Comédie Bastille
5, rue Nicolas Appert
75011 paris
Tel : 01 48 07 52 07
Métro : Richard Lenoir /
Chemin Vert
D’après la pièce argentine « Renée »
de Javier Ulises Maestro
Adaptation de Stéphan Druet et
Sebastian Galeota
Mise en scène de Stéphan Druet
Décor d’Olivier Prost
Lumières de Christelle Toussine
Costumes de Denis Evrard
Musique de Maxime Richelme
Chorégraphies de Christophe
Ségura
Avec Sophie Mounicot (Monique, la gouvernante), Sebastian Galeota (Jean, le fils / Renata, la veuve), Philippe Saïd (Philippe, le jardinier),
Emma Fallet (Blanche, la bonne), Antoine Berry Roger (Alexandre, le
notaire)
L’histoire : Un richissime patron juif argentin demeurant à
Paris dans une maison bourgeoise, vient de mourir. Un couple de domestiques, la
belle-sœur et le fils s’y retrouvent seuls. Renata, la veuve de ce patron,
disparue des années auparavant, n’a jamais été retrouvée.
Ce terrible quatuor va faire tout
ce qui est en son pouvoir pour toucher l’héritage. Mais quand le jeune notaire
arrive pour régler leurs affaires, leurs plans vont basculer…
Mon avis : La chanson de Nana Mouskouri, L’amour en héritage, ne pourrait absolument pas servir de générique
à cette pièce. En effet, s’il y est question d’héritage, d’amour il n’y en a
point. Ou très peu. Ou il est malheureux.
Renata est une pièce terrible. Sa construction est implacable. Dès
le lever du rideau, on est dans le ton. Il y a deux méchants, une gentille et
un mal-aimé. Les deux méchants, Monique (« Momo ») et Philippe
forment un couple à filer des complexes aux Thénardier. Elle, c’est la
gouvernante. Ça, pour gouverner, elle gouverne ! Autoritaire, acariâtre,
vindicative, elle dirige la maisonnée avec un gant de fer dans une main du même
métal et un cœur en acier trempé. Son mari, Philippe, est moins carré, plus
ambigu. Une chose est sûre, c’est un sale type. Il est sournois, atrabilaire,
intolérant, homophobe et pervers. C’est beaucoup pour un seul homme. Alors,
quand on additionne les deux mentalités, on obtient un couple digne du film Affreux, sales et méchants, sauf que s’ils
sont sales, c’est à l’intérieur.
Evidemment, face à deux tels
prédateurs, il est préférable de courber l’échine et de filer doux. C’est ce
que fait, d’ailleurs très habilement, Blanche, la sœur de « Momo ». C’est
une vraie gentille qui est protégée par sa profonde bigoterie. Tout glisse sur
elle. Je suis pratiquement sûr qu’elle aime sincèrement sa sœur et son
beau-frère. Quant à son neveu, Jean, elle l’adore !
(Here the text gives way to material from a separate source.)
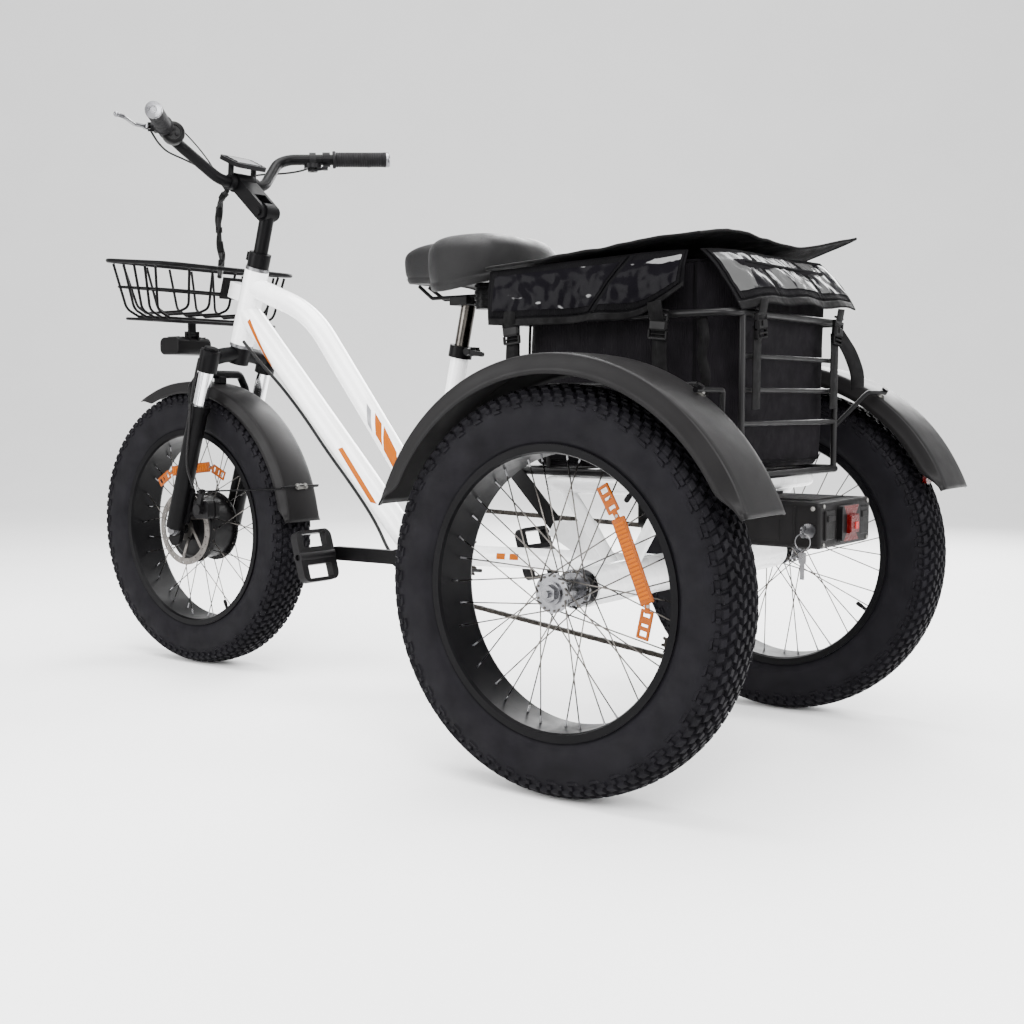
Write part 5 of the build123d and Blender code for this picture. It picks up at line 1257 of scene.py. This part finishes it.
DOWN_A, DOWN_B = at(1065.9, 0, 763), at(588, 0, 274)
TOP_A, TOP_B = at(878, 0, 753), at(557, 0, 356)
for mirror in (1, -1):
    tag = "left" if mirror > 0 else "right"
    down = [("stripe_a", [(0.033, 64), (0.146, 122), (0.146, 142), (0.033, 84)]),
            ("stripe_b", [(0.404, 56), (0.548, 76), (0.534, 100), (0.400, 78)])]
    for label, corners in down:
        decal(f"{label}_{tag}", DOWN_A, DOWN_B, 0.025, [(s, p * mirror) for s, p in corners], orange_decal)
    top = [("slash_grey", grey_decal, [(0.246, 46), (0.264, 46), (0.302, 102), (0.284, 102)]),
           ("slash_a", orange_decal, [(0.272, 34), (0.300, 34), (0.340, 92), (0.312, 92)]),
           ("slash_b", orange_decal, [(0.305, 30), (0.368, 44), (0.420, 112), (0.348, 98)])]
    for label, paint, corners in top:
        decal(f"{label}_{tag}", TOP_A, TOP_B, 0.022, [(s, p * mirror) for s, p in corners], paint)
    boom_a, boom_b = at(574, 0, 284), at(0, 0, 300)
    for k, s in enumerate((0.185, 0.215)):
        corners = [(s, 62), (s + 0.02, 62), (s + 0.02, 96), (s, 96)]
        decal(f"boom_mark_{k}_{tag}", boom_a, boom_b, 0.019, [(d, p * mirror) for d, p in corners],
              orange_decal)


# ---------------------------------------------------------------- chain
CHAIN_Y = -0.045
PITCH = 0.0127


def pitch_radius(teeth):
    """The radius of a sprocket's pitch circle."""
    return PITCH / 2 / math.sin(math.pi / teeth)


def chain_line():
    """The chain's closed line round the ring, the cog and the two pulleys, as evenly spaced points."""
    wheels = [(0.574, 0.282, pitch_radius(44), 1), (0.0, 0.300, pitch_radius(28), 1),
              (0.030, 0.208, pitch_radius(11), -1), (0.052, 0.154, pitch_radius(11), 1)]
    n = len(wheels)
    leave, arrive = [None] * n, [None] * n
    for i in range(n):
        j = (i + 1) % n
        xi, zi, ri, si = wheels[i]
        xj, zj, rj, sj = wheels[j]
        heading = math.atan2(zj - zi, xj - xi) + math.asin((si * ri - sj * rj) / math.hypot(xj - xi, zj - zi))
        right = (math.sin(heading), -math.cos(heading))
        leave[i] = (xi + si * ri * right[0], zi + si * ri * right[1])
        arrive[j] = (xj + sj * rj * right[0], zj + sj * rj * right[1])
    points = []
    for i, (x, z, r, s) in enumerate(wheels):
        a0 = math.atan2(arrive[i][1] - z, arrive[i][0] - x)
        a1 = math.atan2(leave[i][1] - z, leave[i][0] - x)
        sweep = (a1 - a0) % (2 * math.pi) if s > 0 else -((a0 - a1) % (2 * math.pi))
        steps = max(4, int(abs(sweep) * r / 0.001))
        points += [(x + r * math.cos(a0 + sweep * k / steps), z + r * math.sin(a0 + sweep * k / steps))
                   for k in range(steps)]
        bx, bz = arrive[(i + 1) % n]
        ax, az = leave[i]
        length = math.hypot(bx - ax, bz - az)
        steps = max(2, int(length / 0.001))
        points += [(ax + (bx - ax) * k / steps, az + (bz - az) * k / steps) for k in range(steps)]
    return points


def chain_links():
    """Side plates, rollers and pins along the chain's line, one link a pitch."""
    line = chain_line()
    walked = [0.0]
    for a, b in zip(line, line[1:] + line[:1]):
        walked.append(walked[-1] + math.hypot(b[0] - a[0], b[1] - a[1]))
    total = walked[-1]
    count = round(total / PITCH)
    spots, i = [], 0
    for k in range(count):
        want = total * k / count
        while walked[i + 1] < want:
            i += 1
        spots.append(line[i % len(line)])
    verts, faces = [], []
    for k in range(count):
        (ax, az), (bx, bz) = spots[k], spots[(k + 1) % count]
        a, b = Vector((ax + REAR_X, 0, az)), Vector((bx + REAR_X, 0, bz))
        run = (b - a).normalized()
        up = Vector((-run.z, 0, run.x))
        mid = (a + b) / 2
        half = PITCH / 2
        inner = k % 2
        y_in, y_out = (0.0013, 0.0024) if inner else (0.0025, 0.0035)
        outline = []
        for end in (1, -1):
            for q in range(7):
                ang = math.pi * (q / 6 - 0.5)
                outline.append((end * (half + 0.0040 * math.cos(ang)), end * 0.0040 * math.sin(ang)))
        for side in (1, -1):
            n = len(verts)
            for y in (y_in, y_out):
                for u, w in outline:
                    pinch = 0.80 if abs(u) < half * 0.9 else 1.0
                    verts.append(mid + run * u + up * (w * pinch) + Vector((0, CHAIN_Y + side * y, 0)))
            m = len(outline)
            faces.extend((n + i, n + (i + 1) % m, n + m + (i + 1) % m, n + m + i) for i in range(m))
            faces += [tuple(range(n + m, n + 2 * m)), tuple(reversed(range(n, n + m)))]
        joint = a + Vector((0, CHAIN_Y, 0))
        rounds = [turned([(-0.0038, 0.0003), (-0.0038, 0.0017), (0.0038, 0.0017), (0.0038, 0.0003)],
                         joint, (0, 1, 0), 7)]
        if not inner:
            rounds.append(turned([(-0.0012, 0.0020), (-0.0012, 0.0038), (0.0012, 0.0038), (0.0012, 0.0020)],
                                 joint, (0, 1, 0), 10))
        for v, f in rounds:
            m = len(verts)
            verts += v
            faces += [tuple(q + m for q in face) for face in f]
    obj = piece("roller_chain", verts, faces, dark_steel, "frame_body", "dark_steel", smooth=False)
    recalc(obj)
    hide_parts("chain")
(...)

Jean ! Parlons-en de Jean.
Au début, il m’a fait penser à l’enfant incompris et rudoyé des Deschiens qu’incarne
Olivier Broche. Jean est un poète. Il rêve de s’élever, de s’instruire. Il est
dans sa bulle et ses parents ne cessent de le critiquer et de l’invectiver.
Photo Bruno Perroud |
L’intrigue a ceci de très fort qu’elle
va crescendo. A partir du moment où Jean va imposer sa métamorphose en Renata,
tout va échapper au contrôle de Monique et Philippe. Ce ne sont plus eux qui
tirent leurs ficelles pourries. Il leur faut d’adapter. Mais l’appât du gain
est tellement fort, qu’ils vont bien devoir s’y résigner. Bien sûr, tout au
long de l’année que va durer l’histoire, ils vont se laisser quand même aller à
quelques turpitudes (n’est-ce pas Philippe ?).
On comprend a posteriori
l’utilité de quelques scènes que, sur le moment, on a trouvées un peu
superflues (quand Blanche revêt la robe de mariée, par exemple). En fait, ce
que l’on considère comme du remplissage prépare des événements à venir. Un peu
comme dans un polar, l’auteur livre quelques indices matériels ou
psychologiques. A nous de les percevoir. C’est très habile, très intelligent.
Résultat, on est de plus en plus happé par ce qui devient une sorte de
feuilleton découpé en saynètes et tableaux successifs.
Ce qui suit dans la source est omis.